An Interview with 'War Horse' Star Jeremy Irvine
I recently screened the film "War Horse" and was impressed with Jeremy's performance. He brings depth to the character of Albert, exuding boyish charm and enthusiasm as well as courage, dignity and honor. I was able to sit down with the 21 year-old actor to talk about the movie and his ambitions in Hollywood. He was refreshingly humble, personable and candid.
WASHINGTON, DC (Catholic Online) - War Horse is an epic film about the love between a young English boy named Albert and his horse Joey against the backdrop of World War I. The film stars Hollywood newcomer Jeremy Irvine, who was discovered by director Steven Spielberg. "I wanted a fresh face. We were right in the middle of the search process when we saw Jeremy. We moved on to see if anybody could match him. After several more months of searching, it was clear he was the best person for the part."
I recently screened the film and was impressed with Jeremy's performance. He brings depth to the character of Albert, exuding boyish charm and enthusiasm as well as courage, dignity and honor. I was able to sit down with the 21 year-old actor to talk about the movie and his ambitions in Hollywood. He was refreshingly humble, personable and candid.
Peggy Bowes: You were first introduced to War Horse when your mother read the book aloud to you as a child, and two of your great grandfathers fought in World War I. Do you feel a personal connection to this story?
Jeremy Irvine: I was 8 or 9 at the time. It's a story that is fast becoming part of our culture in Britain. The book is read by many children. Michael Morpurgo was the children's laureate- he's been honored to be the main children's writer. The first world war is such a bruise on our society. The fact that I have stories of both my great grandparents in the first world war is not extraordinary. Nearly everyone does. It's something that literally affected everyone in Britain. What is extraordinary is that my great grandfather had a horse, Elizabeth, in World War I that he bought from the army for 28 pounds-- the same amount Albert has when he tries to buy Joey from the army. I've got the receipt for the horse, and I read his letters. I think it's difficult for my generation to relate to what these young boys and men must have gone through, which just makes it more important that films like this keep that memory alive.
Peggy: How else did you prepare for the role?
Jeremy: I've always been fascinated by the first world war. It's kind of geeky, but I collect war memorabilia. I think where I found an outlet was the innocence Albert has- it's an innocence we don't really have nowadays. To find a fifteen year-old with that lack of cynicism is very rare. He's been in this isolated part of England, not really seeing anyone outside his small community. He's got no brothers or sisters nor many friends at all, and this horse becomes his brother and his best friend. That's why the stakes are so high. When the horse is taken away from him, he has to go and find it. There's no question in Albert's mind.
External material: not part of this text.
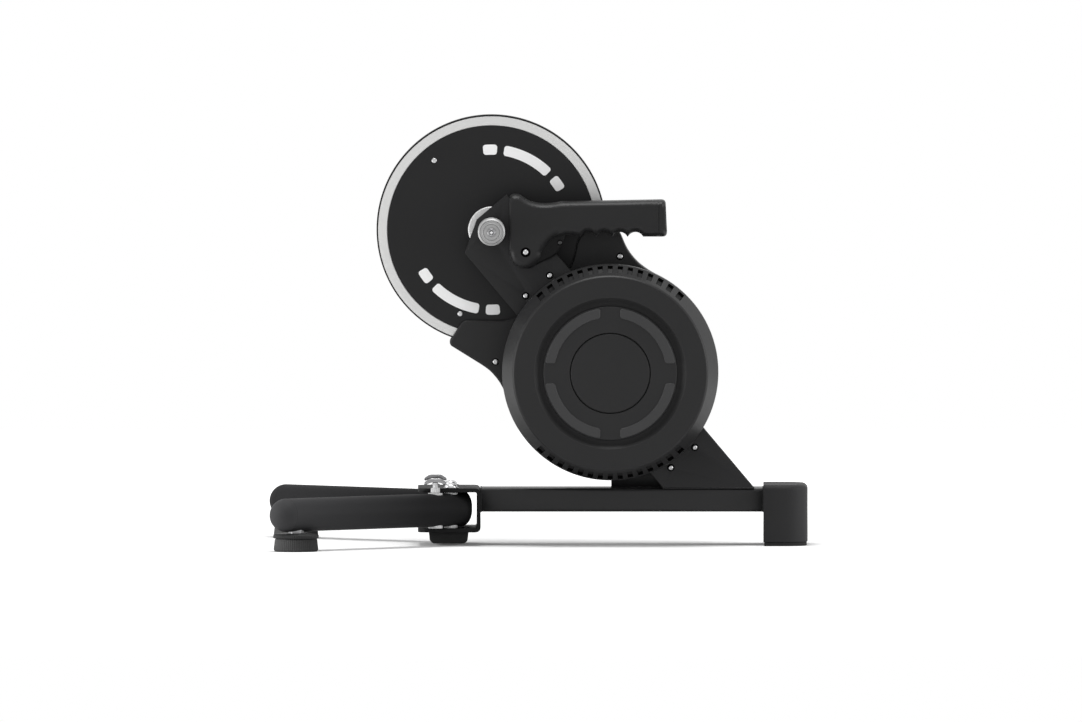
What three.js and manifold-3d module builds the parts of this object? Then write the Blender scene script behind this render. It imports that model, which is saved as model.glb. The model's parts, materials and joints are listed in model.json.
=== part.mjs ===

Peggy: The horse who played Joey stepped on your foot at one point. How did that affect your performance?
Jeremy: It was in the audition! I'm really desperate to impress, and the horse is standing on my foot. The tears in that audition were very real. Purely my fault, however. I was too busy with my scene rather than looking where I was putting my feet. The horse wasn't to blame.
Peggy: More and more children are affected by diabetes these days. What are the challenges of being a diabetic actor in Hollywood?
Jeremy: I've been diabetic since I was six. It's just part of my life. I don't let it affect me in any way whatsoever. If you treat it with respect and you're sensible, it shouldn't stop you from doing anything. Sure, some days it's a lot harder to work, but the moment you start complaining about that and letting it affect your work, then that's the moment it starts affecting your life. I just tend to think that if I have to work a little bit harder today, then I've just got to work harder. The research that is being done now is so incredible. I do some work with the Juvenile Diabetes Foundation. Diabetes is one of these things that something can really be done about and very soon.
Peggy: Since you're a newcomer, there's not much information available about you. I did find your Facebook fan page and read that you're a very accomplished musician and that you especially enjoy playing the saxophone.
Jeremy: [Laughs loudly] That's all bollocks [nonsense]! I'm sorry. No, no, no that's the risk of reading things on the internet. Absolutely not. I've never touched a saxophone. They say lots of things, apparently. My brother came to me the other day and said, "Jeremy I never knew you sang to the pope." The internet is a wonderful invention, but anyone can write whatever they want.
Peggy: Well then, since you're a fresh young face in Hollywood, what do you want to be known for?
Jeremy: I have a very, very strong idea of the scripts that I like. I like to choose scripts based on my being passionate about them. They're all good proper scripts [War Horse, Now is Good, Great Expectations and The Railway Man]. I've been asked a couple of times while doing the press for War Horse, "What are your thoughts about fame?" It sounds stupid now, but when I took the role, I never really contemplated it. I want to be known for doing good work, I hope. Just being able to work is a privilege enough.
War Horse opens in theaters on December 25th. The film is rated PG-13 for intense sequences of war violence.